There’s No Official “Collector of the Month” Award at the IRS

In evaluating the performance of a car salesperson, the most important criterion is the number of cars he/she sells.  In evaluating the performance of an IRS agent, shouldn’t the single most important measure of effectiveness be the amount of revenue he/she collects?  That seems logical, but it’s not the law.  And according to a recent audit and report done by the Treasury Inspector General for Tax Administration (TIGTA), that’s not the way the IRS operates.

The IRS Restructuring and Reform Act of 1998 prohibits the IRS from evaluating collection employees based on “ROTER” (records of tax enforcement results).  TIGTA gives the following examples of ROTER: amount of dollars collected or assessed, the number of fraud referrals made, and the number of seizures conducted.

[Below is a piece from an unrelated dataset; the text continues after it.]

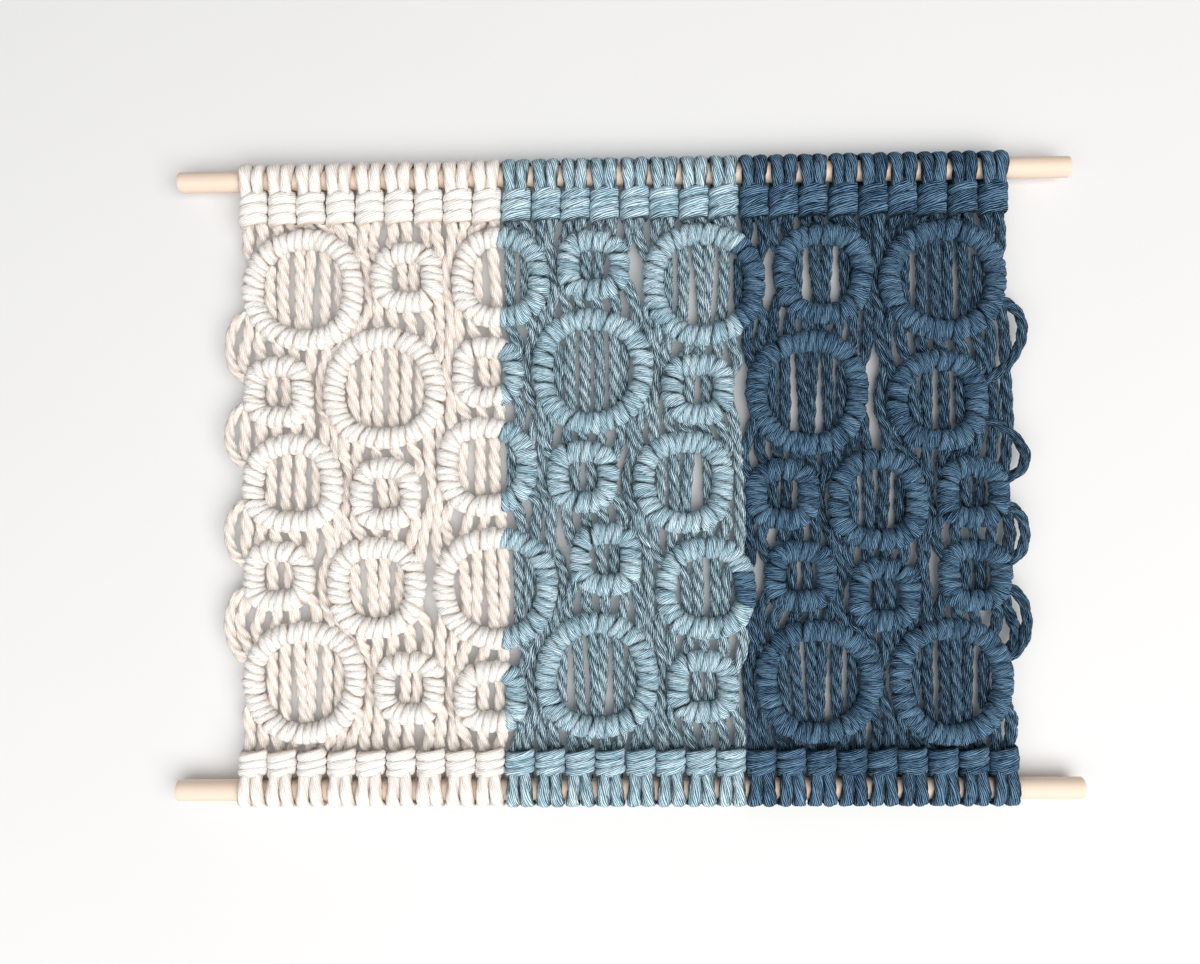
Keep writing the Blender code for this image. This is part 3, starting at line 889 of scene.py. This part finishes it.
def hang_cord(cords, cord, x):
    """One cord's whole way, from its collar below the top dowel down to its collar above the bottom one."""
    side = (-1) ** (cord + 1)
    x += side * (LEAVES_COLLAR_ASIDE - CORD_PITCH / 2)
    upper = (np.array((x, 0.0, -HEADING_DEPTH)), DOWN)
    owner = None
    in_its_way = [ring for ring in rings if cord in catches[ring["number"]]]
    for ring in sorted(in_its_way, key=lambda ring: -ring["centre"].z):
        upper_angle, lower_angle = catches[ring["number"]][cord]
        run_between(cords, upper, anchor_on(ring, upper_angle), (owner, ring["number"]))
        floating = floats_of(ring)
        if cord in floating:
            float_across(cords, ring, floating.index(cord), len(floating))
        upper = anchor_on(ring, math.pi - lower_angle)
        owner = ring["number"]
    footing = (np.array((x, 0.0, -DOWEL_SPACING + FOOTING_DEPTH)), -DOWN)
    run_between(cords, upper, footing, (owner,))


hanging = {dye: Cordage("hanging" + dye) for dye in FIELDS}
catches = [catches_of(ring) for ring in rings]
for cord, x in enumerate(CORD_PLACES):
    hang_cord(hanging[dye_at(x)], cord, x)


# --------------------------------------------------------------------------------------------------
# The side loops: at either edge a length of the hanging's own cord swings out past the knotting, on its
# way from one edge ring down to the next.
# --------------------------------------------------------------------------------------------------
SIDE_LOOP_REACH = 7.4
SIDE_LOOP_RADIUS = 2.6
SIDE_LOOP_ANGLE = math.radians(68)
EDGE_RING_REACH = 9.0

for side in (-1, 1):
    edge = side * KNOTTED_WIDTH / 2
    cords = hanging[dye_at(edge)]
    by_edge = [ring for ring in rings if side * (edge - ring["centre"].x) < ring["outer"] + EDGE_RING_REACH]
    by_edge.sort(key=lambda ring: -ring["centre"].z)
    for upper_ring, lower_ring in zip(by_edge, by_edge[1:]):
        start, start_out = anchor_on(upper_ring, side * (math.pi - SIDE_LOOP_ANGLE))
        end, end_out = anchor_on(lower_ring, side * SIDE_LOOP_ANGLE)
        reach = edge + side * (SIDE_LOOP_REACH - SIDE_LOOP_RADIUS)
        # With a handle of this length the middle of the curve stands at the reach.
        handle = (8 * reach - 4 * (start[0] + end[0])) / (3 * (start_out[0] + end_out[0]))
        curve = four_point_curve(start, start + handle * start_out, end + handle * end_out, end)
        tucked = (start[None] - TUCK * start_out, end[None] - TUCK * end_out)
        hang_loose(cords, evenly(np.concatenate([tucked[0], curve, tucked[1]])), SIDE_LOOP_RADIUS)
for dye, cords in hanging.items():
    cords.hang_as(f"hanging_cords_{dye}", dye)


# --------------------------------------------------------------------------------------------------
# The place: the hanging hangs flat against a pale painted wall, in soft daylight from the lower right.
# The wall is clear from behind and casts no shadow, so that the back shows too. Sizes are in metres.
# --------------------------------------------------------------------------------------------------
WALL_SIZE = 3.0
WALL_BACK = 0.0088
WALL_PALE = (0.655, 0.655, 0.655)
WALL_DARKER = tuple(0.97 * share for share in WALL_PALE)
WALL_MOTTLE_STRETCH = (6.0, 6.0, 6.0)
DAYLIGHT = (0.93, 0.96, 1.0, 1.0)
DAYLIGHT_STRENGTH = 0.30
CAMERA_PLACE = (0.006, -0.5429, -0.1588)
CAMERA_TURN = (1.97, 0.55, 1.71)
CAMERA_LENS = 36.0
CAMERA_SENSOR = 36.0


def wall_paint():
    """Pale matt paint on the side towards the room, and nothing on the other side."""
    finish = Finish("wall_paint", {"Roughness": 0.95, "Specular IOR Level": 0.1})
    place = finish.node("ShaderNodeTexCoord", {}, {}, output=3)
    mottle = finish.noise(place, WALL_MOTTLE_STRETCH)
    finish.feed("Base Color", finish.mixed(mottle, WALL_PALE, WALL_DARKER))
    from_behind = finish.node("ShaderNodeNewGeometry", {}, {}, output="Backfacing")
    painted = Reading(finish, finish.shader.outputs[0])
    clear = finish.node("ShaderNodeBsdfTransparent", {}, {})
    surface = finish.node("ShaderNodeMixShader", {}, {0: from_behind, 1: painted, 2: clear})
    finish.tree.links.new(surface.socket, finish.tree.nodes["Material Output"].inputs[0])
    return finish.material


def build_wall():
    half = WALL_SIZE / 2
    corners = [(-half, -half, 0), (half, -half, 0), (half, half, 0), (-half, half, 0)]
    data = bpy.data.meshes.new("wall")
    data.from_pydata(corners, [], [(0, 1, 2, 3)])
    data.materials.append(wall_paint())
    wall = bpy.data.objects.new("wall", data)
    wall.location = (0, WALL_BACK, 0)
    wall.rotation_euler = (math.pi / 2, 0, 0)
    wall.visible_shadow = False
    bpy.context.scene.collection.objects.link(wall)


def soft_light(name, size, power, place, aim, colour):
    data = bpy.data.lights.new(name, "AREA")
    data.size = size
    data.energy = power
    data.color = colour
    light = bpy.data.objects.new(name, data)
    light.location = place
    light.rotation_euler = (Vector(aim) - Vector(place)).to_track_quat("-Z", "Y").to_euler()
    bpy.context.scene.collection.objects.link(light)


build_wall()
soft_light("key", 2.4, 82.0, (0.9, -2.0, -0.9), (0.0, 0.0, -0.14), (1.0, 0.98, 0.96))
soft_light("fill", 1.2, 6.0, (-0.45, -1.0, -0.8), (-0.05, 0.0, -0.2), (1.0, 0.99, 0.98))
soft_light("back_fill", 1.6, 14.0, (-0.5, 1.5, 0.5), (0.0, 0.0, -0.14), (1.0, 1.0, 1.0))
world = bpy.data.worlds.new("soft_daylight")
world.use_nodes = True
sky = world.node_tree.nodes["Background"]
sky.inputs["Color"].default_value = DAYLIGHT
sky.inputs["Strength"].default_value = DAYLIGHT_STRENGTH
bpy.context.scene.world = world
bpy.context.scene.view_settings.view_transform = "Standard"

camera_data = bpy.data.cameras.new("camera")
camera_data.lens = CAMERA_LENS
camera_data.sensor_width = CAMERA_SENSOR
camera = bpy.data.objects.new("camera", camera_data)
pitch, roll, yaw = (math.radians(turn) for turn in CAMERA_TURN)
turned = Matrix.Rotation(yaw, 4, "Z") @ Matrix.Rotation(pitch, 4, "X") @ Matrix.Rotation(roll, 4, "Y")
camera.matrix_world = Matrix.Translation(CAMERA_PLACE) @ turned @ Matrix.Rotation(math.pi / 2, 4, "X")
bpy.context.scene.collection.objects.link(camera)
bpy.context.scene.camera = camera

bpy.context.view_layer.update()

So, what is the standard by which IRS employees are judged?  I’ll tell you, but you have to promise me you won’t laugh.  The standard (as stated in the Restructuring and Reform Act) requires employees to “administer the tax laws fairly and equitably; protect all taxpayers’ rights; and treat each taxpayer ethically with honesty, integrity, and respect.”  I know, that sounds ridiculous. That’s not the reality.  Besides, how do you measure and track that sort of thing?

I guess it’s on the honor system.  IRS managers have to complete quarterly self-certification forms, promising that they did not use ROTERs in their employee evaluations.  And here’s how the TIGTA audit went down: they basically made sure that the managers were completing the forms and they reviewed performance documents to ensure they were free of ROTERs.  Not surprisingly, the IRS passed the audit with flying colors.

The reliability of the TIGTA report seems questionable to me.  Imagine this kind of exchange at the local IRS Collections Office:

Employee Joe: Hey Bob, I nailed a guy with a bank levy today and emptied his whole account, I also seized 4 properties, collected $6 million in penalties, and referred a little old lady to the fraud unit.

Manager Bob: That’s great Joe, but were you nice to these folks in the process?